Which lines run from the first one up to and including the one with "import Sketcher"? Print exactly those.

########################################

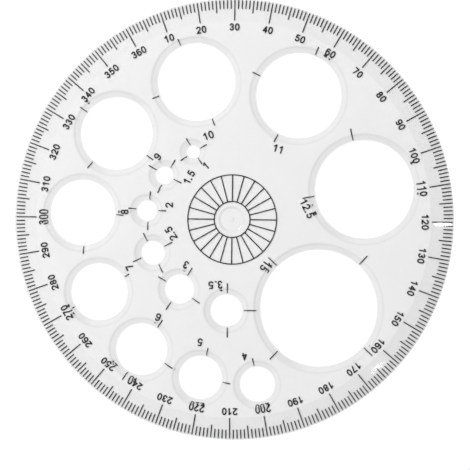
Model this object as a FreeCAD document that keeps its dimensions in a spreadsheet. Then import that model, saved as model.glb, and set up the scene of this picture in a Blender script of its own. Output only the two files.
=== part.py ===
import FreeCAD, Part
import math
import os
import Sketcher

# Circle template: one clear moulded disc with sixteen bevelled circular openings, a 360 degree scale
# printed round its rim, a rosette of rays at its centre and a crosshair and a number at each opening.
#
# Frame: the disc lies flat on Z = 0 with its bevels upwards. The origin is the centre of the underside,
# and +Y points at the 30 degree graduation. All bearings are clockwise from +Y, seen from above.
# The print is on the underside and reads correctly from above, through the plastic. Each printed figure
# fills a shallow hot-stamped impression, so that it ends flush with the underside.

Vector = FreeCAD.Vector
Z_AXIS = Vector(0, 0, 1)

DRIVING_SIZES = {
    # moulded disc
    "disc_radius": 57.5,
    "plate_thickness": 2.2,
    "rim_thickness": 1.1,
    "rim_bevel_radius": 51.7,
    "rim_round": 0.25,
    # edge of every opening: a thin lip, then a bevel that rises to the top face
    "lip_thickness": 0.8,
    "lip_width": 0.35,
    "bevel_width": 0.95,
    "crest_round": 0.35,
    # gate well in the middle of the top face, with a sloping wall, and the stub of the gate in it
    "gate_well_radius": 3.35,
    "gate_well_depth": 0.4,
    "gate_well_slope": 0.45,
    "gate_well_round": 0.3,
    "gate_stub_radius": 0.55,
    "gate_stub_height": 0.25,
    # print
    "print_depth": 0.05,
    "line_width": 0.28,
    "numeral_line_width": 0.34,
    "scale_outer_radius": 57.15,
    "one_degree_radius": 54.85,
    "five_degree_radius": 53.85,
    "ten_degree_radius": 51.8,
    "degree_number_radius": 50.2,
    "degree_number_height": 1.9,
    "circle_number_height": 2.05,
    "rosette_inner_radius": 4.7,
    "rosette_outer_radius": 11.65,
    "crosshair_gap": 0.4,
}

# The scale's 360 graduation stands this far round from +Y.
SCALE_ZERO_BEARING = -30

# Size mark of each opening, which is the radius in millimetres that a pen draws through it, then:
# opening diameter; distance and bearing of its centre; bearing of its crosshair's first arm, the one
# towards the middle of the disc; reach of the crosshair beyond the opening; how far the crosshair is
# printed to the right of the opening's centre and above it, because print and moulding don't quite
# register; distance and bearing of the number's centre; and the bearing that the top of the number faces.
CIRCLE_COLUMNS = ("opening", "centre_radius", "centre_bearing", "crosshair_bearing", "crosshair_reach",
                  "crosshair_right", "crosshair_up", "number_radius", "number_bearing", "number_top")
CIRCLES = {
    "15": (30.5, 32.3, 134.8, 312.5, 3.3, 0.3, 0.5, 14.9, 143.5, 125),
    "12.5": (25.5, 35.3, 76.5, 258, 3.4, -0.55, 0.75, 19.8, 81, 64),
    "11": (22.2, 36.6, 27.7, 204.6, 2.5, -0.45, 0.7, 22.0, 32.5, 17),
    "10": (20.3, 37.1, 344.7, 156, 2.2, -0.35, 0.6, 22.8, 343.3, 340),
    "9": (19.0, 37.9, 305.8, 125, 2.4, -0.8, 0.55, 25.6, 309.2, 308),
    "8": (17.2, 39.5, 271.9, 94, 2.2, 1.0, 0.1, 28.4, 273.3, 270),
    "7": (15.0, 39.9, 240.8, 58.5, 1.8, 0, 0, 29.8, 244.4, 240),
    "6": (13.6, 41.6, 214.3, 33.4, 2.7, 0.45, 0.2, 32.2, 216.6, 205),
    "5": (11.4, 42.2, 190.7, 12, 2.3, 0.3, 0.1, 33.2, 194, 185),
    "4": (9.2, 43.5, 170.5, 347.5, 2.3, 0.1, 0, 35.9, 174, 167),
    "3.5": (8.4, 23.8, 182.8, 359.5, 2.9, 0.2, 0, 17.65, 193.6, 176),
    "3": (7.6, 22.9, 216.5, 31.6, 2.7, -0.25, -0.15, 17.0, 225, 206),
    "2.5": (6.2, 22.6, 246.5, 62.8, 2.7, -0.1, 0.2, 16.5, 256.3, 238),
    "2": (5.3, 22.5, 275.2, 93.7, 2.4, 0.5, 0.25, 17.0, 282, 268),
    "1.5": (4.6, 21.2, 302.2, 117.6, 2.6, 0.65, 0.05, 15.8, 313.5, 297),
    "1": (3.4, 20.4, 329.2, 147.9, 2.3, 0.35, 0, 15.6, 333, 320),
}
# The arms of a crosshair, each a quarter turn clockwise from the one before.
ALL_ARMS = (0, 1, 2, 3)
# Arms that would run into a number or a neighbouring opening are left out of the print.
PRINTED_ARMS = {
    "12.5": (0, 1),
    "11": (0, 1, 2),
    "10": (0, 1, 2),
    "9": (0, 1, 2),
    "8": (0, 1),
    "7": (0, 2),
    "6": (0, 1, 2),
    "5": (0, 1),
    "4": (0,),
    "3.5": (0, 1, 2),
}

# Proportions of the numerals, in units of their height or of the height of their centre lines.
NUMERAL_HALF_WIDTH = 0.29
NUMERAL_ADVANCE = 0.75
POINT_ADVANCE = 0.4
POINT_RADIUS_IN_LINES = 0.65
OVAL_CAP_RADIUS = 0.22

ROSETTE_RAYS = 24
FULL_TURN = 360

# Two heights or radii closer than this are the same one.
SAME_SIZE = 0.01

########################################

Task solution -
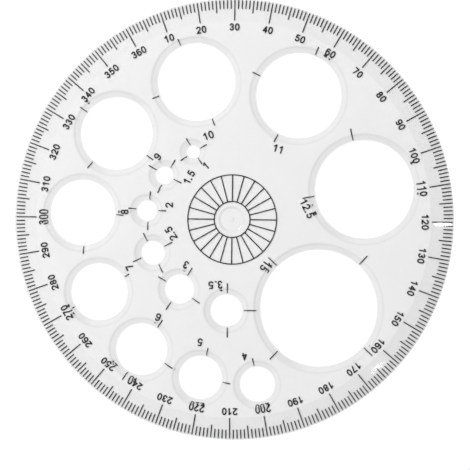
Model this object as a FreeCAD document that keeps its dimensions in a spreadsheet. Then import that model, saved as model.glb, and set up the scene of this picture in a Blender script of its own. Output only the two files.
=== part.py ===
import FreeCAD, Part
import math
import os
import Sketcher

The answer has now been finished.